You grew up in one of the few Korean-American families in Fargo, North Dakota. What brought your family to the Midwest in the first place? What were the best aspects of living in Fargo? The worst?
When my father came to the US (a year before the rest of the family did), he chose to live in the Midwest because he wanted to open a tae kwon do school in an area that didn’t have a lot of competition already. The initial plan was to settle down in Chicago, which had a large Korean immigrant community, but it was too expensive and crime-riddled. Then someone suggested Fargo, which had a population of about 60,000 at the time and felt like a big small town, so that’s where we met him a year later. Fargo was great in many ways – I went to terrific public schools, the housing was affordably priced, and it was safe and very clean. The drawback of course was that there weren’t many immigrants in the area back in the 1970s and ’80s, so we didn’t have the sense of community that we might have had in a place like Chicago.

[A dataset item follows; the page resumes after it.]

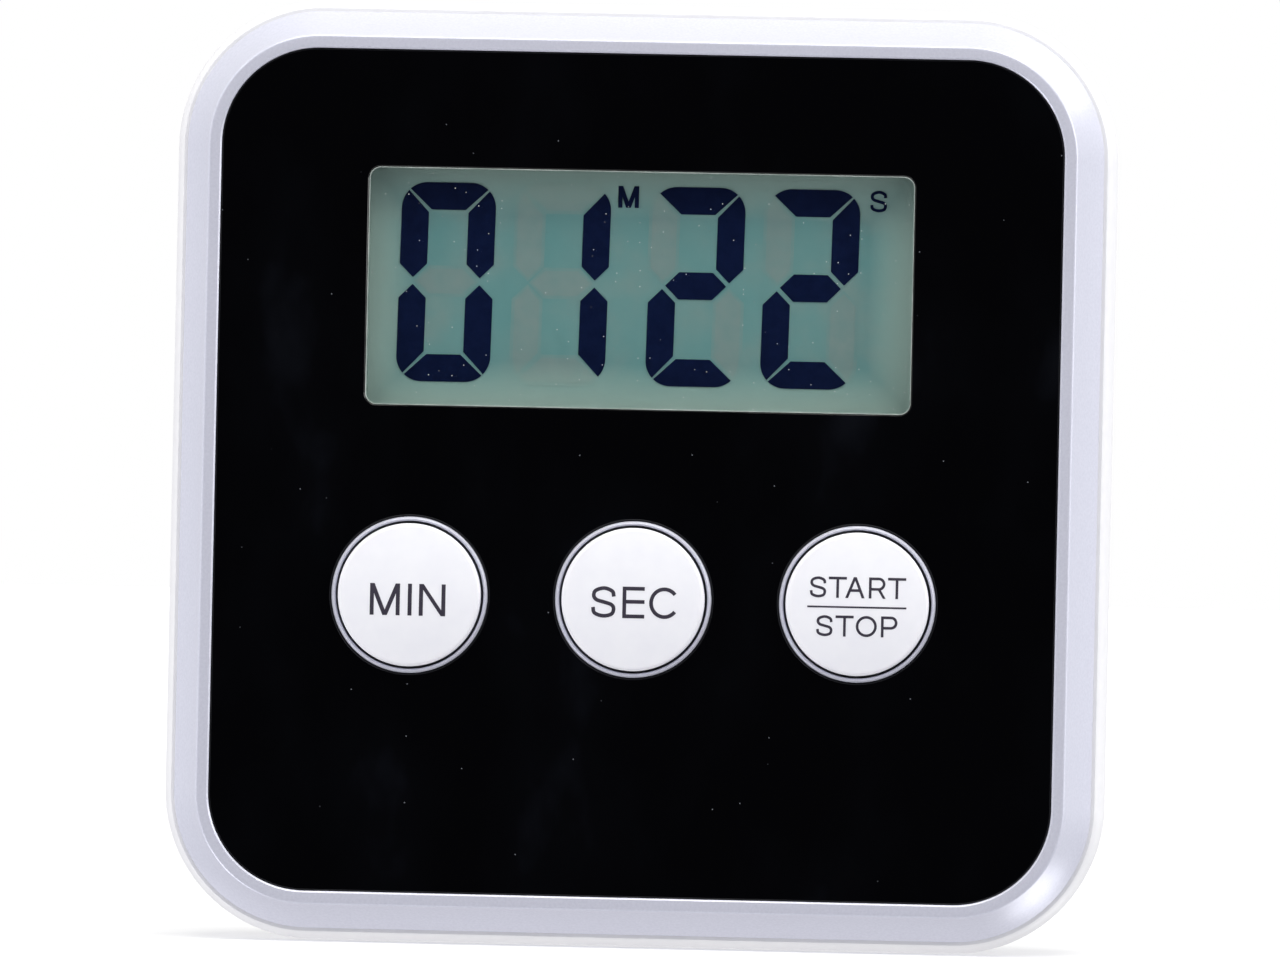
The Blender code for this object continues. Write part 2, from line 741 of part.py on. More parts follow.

How often do you return to Asia? How much do your Asian roots influence your writing?
I arrived in the US just shy of my fourth birthday, and believe it or not, I didn’t go back to Asia for 40 years. (I actually visited Seoul this past December, working on a freelance assignment for Town and Country magazine.) Despite being away from Korea for so long, my parents brought me up with a mix of traditions from our homeland and new American traditions. I think that shows up in Shelter, which explores some of the challenges of an intergenerational immigrant family, each generation struggling to achieve their version of success, comfort, and stability.
What’s your next project?
I’m researching two subjects that could go in very different directions right now. Both possibilities are set in North Dakota, but it’s so early in the process, I’m loath to say much more than that. Basically, I’m repeating the same thing I did with Shelter, trying to find the question I want to answer with this next book.